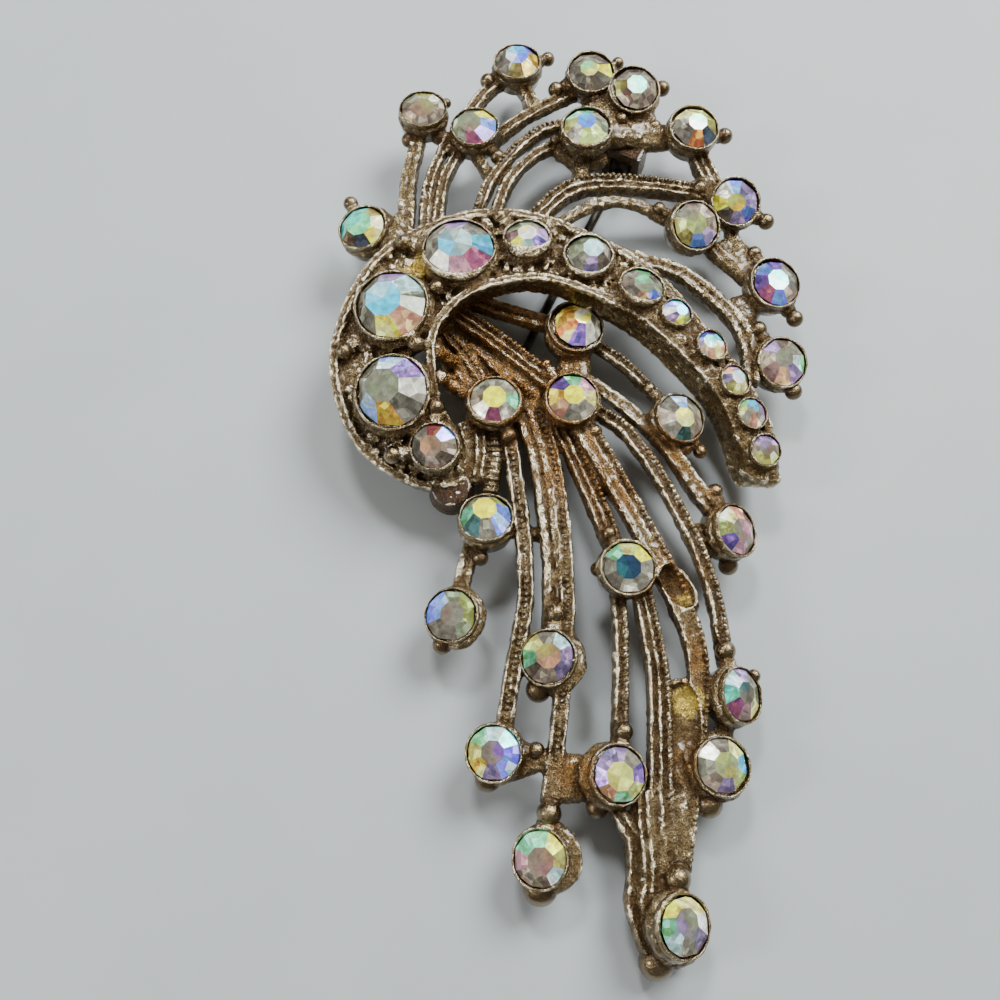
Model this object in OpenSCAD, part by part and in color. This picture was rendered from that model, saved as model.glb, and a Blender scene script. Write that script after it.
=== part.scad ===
// Floral sprig brooch: a cast crescent and two fans of stems set with cut stones.
// Lying face up on a table. +Y runs towards the upper sprigs, +Z up.

/* [Stones] */
// Width of a stone on a sprig
sprig_stone = 4.4; // [4.2:0.1:4.6]
// Width of the three large stones of the crescent
large_stone = 6.3; // [6:0.1:6.5]
// Width of the four middle stones of the crescent
middle_stone = 4; // [3.8:0.1:4.5]
// Width of the five small stones near the crescent's tip
small_stone = 2.7; // [2.4:0.1:2.9]
// Width of a stone's flat table, as a share of its width
table_share = 0.52; // [0.4:0.02:0.6]
// Height of a stone's crown, as a share of its width
crown_share = 0.17; // [0.12:0.01:0.22]
// Depth of a stone's pointed back, as a share of its width
back_share = 0.36; // [0.3:0.01:0.4]

/* [Cups] */
// Thickness of a cup's wall at its rim
cup_wall = 0.25; // [0.2:0.05:0.4]
// Height of a cup's rim over the widest line of its stone
cup_rim = 0.1; // [0.05:0.05:0.2]
// Depth of a sprig's cup below that line
cup_depth = 2.3; // [2:0.1:2.8]
// Clearance all round a stone in its cup
seat_gap = 0.05; // [0.03:0.01:0.1]

/* [Stems] */
// Thickness of a stem of two strands, as a share of its width
stem_share = 0.8; // [0.6:0.05:1]
// Radius of the small balls beside the cups
ball_r = 0.65; // [0.5:0.05:0.8]

/* [Crescent] */
// Width of the raised rim along each edge
rim_w = 0.9; // [0.6:0.1:1.2]
// Height of the rims over the floor between them
rim_h = 0.9; // [0.5:0.1:1.3]
// Height of the crescent's outer and inner walls
wall_h = 3.4; // [2.5:0.1:4]
// Thickness of the floor that carries the cups
floor_t = 1.2; // [0.9:0.1:1.6]

/* [Pin] */
// Thickness of the pin's wire
pin_d = 0.9; // [0.8:0.05:1.1]
// Height of the pin's axis over the table
pin_z = 1.6; // [1.5:0.05:1.9]
// Clearance of the pin in the hinge and in the catch
pin_gap = 0.12; // [0.1:0.01:0.2]

/* [Hidden] */

// Where each stone sits: [x, y, z] at the middle of its widest line, then how far
// it leans, [degrees towards +X, degrees towards +Y], then its width.
CRESCENT_STONES = [
    [[-10.25, 17.75, 10],   [ -2,   6], large_stone],
    [[-16.25, 12.25, 9.5],  [ -8,  -6], large_stone],
    [[-16, 4, 9],           [-10, -14], large_stone],
    [[-12.25, -0.75, 8],    [ -4, -12], middle_stone],
    [[-4, 19, 10],          [  0,  10], middle_stone],
    [[1.75, 17.5, 9.5],     [  2,   2], middle_stone],
    [[6.5, 14.5, 9],        [ 12,  12], middle_stone],
    [[9.6, 12, 8.5],        [ 14,   2], small_stone],
    [[12.7, 9, 8],          [ 18,   0], small_stone],
    [[14.7, 5.75, 7.5],     [ 20,  -2], small_stone],
    [[16.1, 2.75, 7],       [ 18,  -4], small_stone],
    [[17.2, -0.6, 6.5],     [ 14,  -8], small_stone],
];
UPPER_STONES = [
    [[-19.75, 22.25, 6.5],  [-14,   0], sprig_stone],
    [[-14.25, 36, 6.5],     [  0,   7], sprig_stone],
    [[-9, 33.5, 7],         [  0,   6], sprig_stone],
    [[-4.75, 42.25, 6],     [  0,   5], sprig_stone],
    [[2.75, 40.5, 6.5],     [  0,  -3], sprig_stone],
    [[7.25, 38.5, 6.5],     [  4,  -8], sprig_stone],
    [[2, 33, 7.5],          [  0,   4], sprig_stone],
    [[13, 33.75, 6.5],      [  4,  -3], sprig_stone],
    [[16.5, 25.5, 6],       [  6, -16], sprig_stone],
    [[12.25, 22.25, 7],     [ 12, -16], sprig_stone],
    [[19.75, 16.5, 6],      [ 10,  -6], sprig_stone],
    [[19.75, 8.5, 5.5],     [ 10, -12], sprig_stone],
];
LOWER_STONES = [
    [[0.75, 11.75, 6.5],    [  8,   4], sprig_stone],
    [[-7, 4, 7],            [  0,   0], sprig_stone],
    [[0, 4, 7.5],           [  0,   0], sprig_stone],
    [[9.75, 2.5, 6.5],      [ 18,   0], sprig_stone],
    [[-7.75, -6.75, 6],     [  0,  14], sprig_stone],
    [[-10.75, -15.25, 5],   [-14,   0], sprig_stone],
    [[14.25, -7.75, 5.5],   [ 34,   0], sprig_stone],
    [[4.5, -11.5, 7],       [  6,   0], sprig_stone],
    [[-2.5, -19, 6],        [-14,   0], sprig_stone],
    [[-7, -26.75, 5],       [-10,   0], sprig_stone],
    [[3.25, -28.5, 5.5],    [ 18,   0], sprig_stone],
    [[13.75, -22, 5],       [ 36,   0], sprig_stone],
    [[11.75, -27.75, 5],    [ 14,   0], sprig_stone],
    [[-3.25, -35, 4.5],     [-18,   0], sprig_stone],
    [[8, -40, 5],           [ 26,   0], sprig_stone],
];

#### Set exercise
Copy out the lines in which the string "part" appears.

#### Answer to the problem
Model this object in OpenSCAD, part by part and in color. This picture was rendered from that model, saved as model.glb, and a Blender scene script. Write that script after it.
=== part.scad ===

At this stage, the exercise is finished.